Absence of the anomalous Hall effect in planar Hall experiments

Recently, the planar Hall effect has attracted tremendous interest. In particular, an in-plane magnetization can induce an anomalous planar Hall effect with a $2\ensuremath{\pi}/3$ period for hexagon-warped energy bands. This effect is similar to the anomalous Hall effect resulting from an out-of-plane magnetization. However, this anomalous planar Hall effect is absent in the planar Hall experiments. Here, we explain its absence, by performing a calculation that includes not only the Berry curvature mechanism, as those in the previous theories, but also the disorder contributions.
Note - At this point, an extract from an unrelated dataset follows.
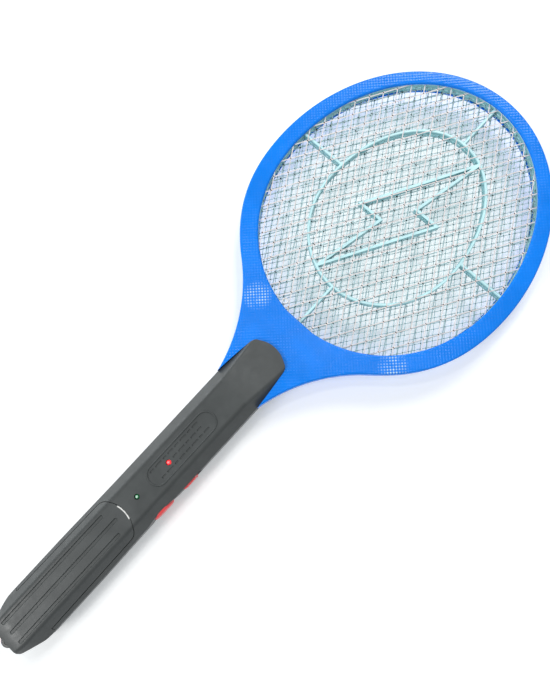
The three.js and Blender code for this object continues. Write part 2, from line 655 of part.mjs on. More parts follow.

The conventional $\ensuremath{\pi}$-period planar Hall effect will occur if the mirror-reflection symmetry is broken, which buries the anomalous one. This is because the anomalous planar Hall effect is of the higher order with respect to the small $h/({E}_{F}\ensuremath{\tau})$, when compared to the conventional planar Hall effect, with ${E}_{F}$ being the Fermi energy and $\ensuremath{\tau}$ the relaxation time. We show that an in-plane strain can enhance the anomalous Hall conductivity and changes the period from $2\ensuremath{\pi}/3$ to $2\ensuremath{\pi}$. We propose a scheme to extract the hidden anomalous planar Hall conductivity from the experimental data. Our work will be helpful in detecting the anomalous planar Hall effect and could be generalized to understand mechanisms of the planar Hall effects in a wide range of materials.